Gaithersburg, Maryland -- Researchers at the US National Institute of Standards and Technology (NIST) have devised a new method to evaluate the flammability of soft furnishing using a smouldering model after the key California regulation removed an open-flame test.
The Cal-117 flammability standard is the de facto US National regulation and Chemtura has filed a legal challenge to the change.
NIST said its researchers found the current test inhibits smouldering.
Under current standards, two fabric-covered foam pieces are positioned like seat and back cushions on a small solid wood support structure.

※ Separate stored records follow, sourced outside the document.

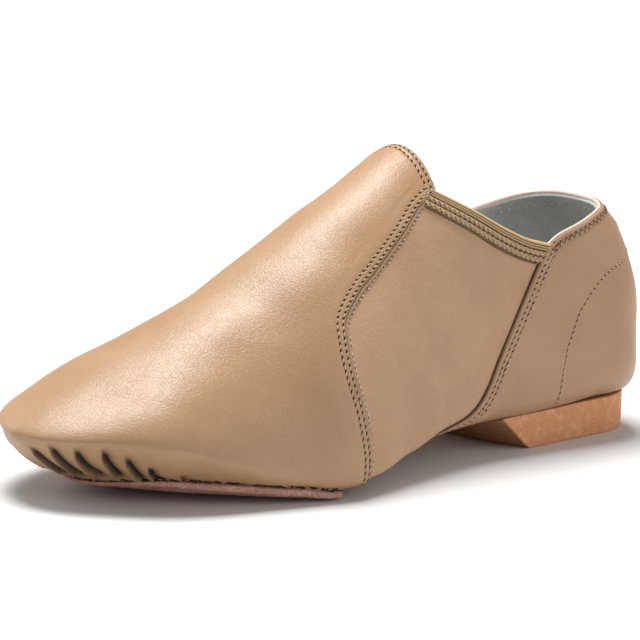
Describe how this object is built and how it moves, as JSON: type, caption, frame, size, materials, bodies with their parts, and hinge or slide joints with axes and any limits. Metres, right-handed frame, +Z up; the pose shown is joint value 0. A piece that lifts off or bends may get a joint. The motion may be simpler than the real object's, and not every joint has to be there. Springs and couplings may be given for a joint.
{
  "type": "jazz shoe",
  "caption": "Left slip-on jazz dance shoe: leather vamp and heel quarter, stretch sides, low heel block and a separate suede forefoot patch.",
  "frame": {"origin": "under the middle of the shoe's bounding box, on the floor it stands on", "axes": "+X towards the toe, +Y towards the outer side of the foot, +Z up"},
  "size_m": [0.2508, 0.0948, 0.1041],
  "materials": {
    "stretch_fabric": "matte",
    "leather": "satin",
    "elastic": "matte",
    "suede": "matte",
    "heel": "matte",
    "insole_board": "matte"
  },
  "bodies": {
    "root": {"upper": "stretch_fabric", "vamp": "leather", "heel_quarter": "leather", "elastic_band_outer": "elastic", "elastic_band_inner": "elastic", "forefoot_sole": "suede", "heel_block": "heel", "insole": "insole_board"}
  },
  "joints": []
}
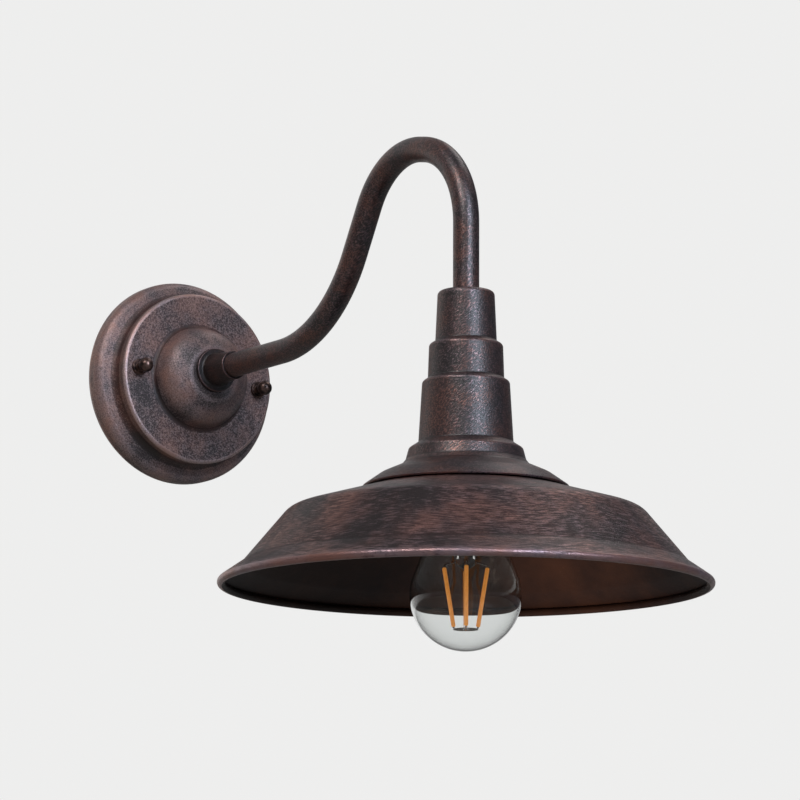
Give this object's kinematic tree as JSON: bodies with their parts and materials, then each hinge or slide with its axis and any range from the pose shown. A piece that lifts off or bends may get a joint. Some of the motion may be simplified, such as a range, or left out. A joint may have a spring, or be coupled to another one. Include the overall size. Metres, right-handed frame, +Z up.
{
  "type": "gooseneck wall sconce",
  "caption": "Gooseneck wall light: round stepped canopy on a wall bracket, bent tube arm, tiered lampholder cup and a wide open metal shade over a screw-in filament lamp.",
  "frame": {"origin": "on the wall plane, at the middle of the wall bracket, in line with the axis of the canopy and of the arm's first straight", "axes": "+Z up, +Y into the wall, -Y out into the room along the arm, +X to the right seen from the room"},
  "size_m": [0.26, 0.43, 0.2857],
  "materials": {
    "rust_bronze": "antique rust-bronze powder coat, mottled, satin",
    "rust_bronze_shade": "brushed antique rust-bronze lacquer, satin",
    "copper_bronze": "smooth coppery bronze, satin",
    "zinc_steel": "bright zinc plate",
    "brass": "plain stamped brass",
    "black_phenolic": "black moulded thermoset",
    "porcelain": "white glazed porcelain",
    "clear_glass": "clear",
    "lamp_cap_metal": "nickel-plated sheet",
    "black_glass": "black cap glass",
    "solder": "dull solder",
    "amber_filament": "amber phosphor coat",
    "nickel_wire": "drawn wire",
    "grey_nylon": "moulded nylon",
    "brown_pvc": "insulated copper wire",
    "blue_pvc": "insulated copper wire",
    "earth_pvc": "green insulated copper wire"
  },
  "bodies": {
    "root": {"wall_bracket": "zinc_steel", "canopy_screws": "zinc_steel", "screw_nuts": "zinc_steel", "earth_screw": "brass", "canopy": "rust_bronze", "arm_collar": "rust_bronze", "gooseneck_tube": "rust_bronze", "arm_nipple": "zinc_steel", "arm_washer": "zinc_steel", "arm_locknut": "zinc_steel", "cup_nipple": "zinc_steel", "cup_washer": "zinc_steel", "cup_locknut": "zinc_steel", "socket_cup": "rust_bronze", "holder_cap": "black_phenolic", "holder_skirt": "black_phenolic", "holder_core": "porcelain", "screw_shell": "brass", "centre_contact": "brass", "holder_terminals": "brass", "shade_ring": "black_phenolic", "shade": "rust_bronze_shade", "terminal_block": "grey_nylon", "block_screw": "zinc_steel", "live_wire": "brown_pvc", "earth_wire": "earth_pvc", "neutral_wire": "blue_pvc", "earth_link": "earth_pvc"},
    "bulb_rise": {"bulb_tip": "solder"},
    "bulb": {"bulb_glass": "clear_glass", "bulb_cap": "lamp_cap_metal", "bulb_insulator": "black_glass", "bulb_stem": "clear_glass", "filaments": "amber_filament", "filament_wires": "nickel_wire"},
    "nut_left": {"ball_nut_left": "copper_bronze"},
    "nut_right": {"ball_nut_right": "copper_bronze"}
  },
  "joints": [
    {"name": "bulb_travel", "type": "slide", "parent": "root", "child": "bulb_rise", "axis": [0, 0, -1], "range_m": [0, 0.01815]},
    {"name": "bulb_turn", "type": "hinge", "parent": "bulb_rise", "child": "bulb", "pos_m": [0, -0.3, -0.1], "axis": [0, 0, -1], "range_deg": [0, 1800]},
    {"name": "nut_left_travel", "type": "slide", "parent": "root", "child": "nut_left", "axis": [0, -1, 0], "range_m": [0, 0.0075]},
    {"name": "nut_right_travel", "type": "slide", "parent": "root", "child": "nut_right", "axis": [0, -1, 0], "range_m": [0, 0.0075]}
  ],
  "couplings": [
    {"joint": "bulb_travel", "follows": "bulb_turn", "m_per_rad": 0.00057757}
  ]
}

A NIST-certified and consistently-burning cigarette is placed in the crevice formed by the two pieces.
To pass, the fabric covering must prevent the burning cigarette from igniting the underlying foam so that it does not smoulder on its own even after the cigarette goes out.
The study found that directly placing the test samples on top of the wooden support impedes air flow and inhibits smouldering.
According to the study, ‘Towards a reference polyurethane foam and bench scale test for assessing smouldering in upholstered furniture - Polymer Degradation and Stability’ by Zammarano, Matko, Pitts, Fox and Davis, the current test fails to represent furniture with cushions that rest on air-permeable substrates such as springs or cloth where air is allowed to circulate. These scenarios, said the team, which promotes smouldering.
By introducing gaps between the foam samples and the underlying wood allows air flow and the rate at which smouldering spread in the foam increased up to threefold. It also generated higher smouldering temperatures in the foam which were up to 400oC higher than the Californian test.
The report included guidelines for making a reproducible reference foam with a network-like, open-cell structure controlled sufficiently to minimize differences in cell size. The researchers claim average cell size can be "easily tuned" so that the sample mimics the smouldering intensity observed in foams used in actual upholstered furniture.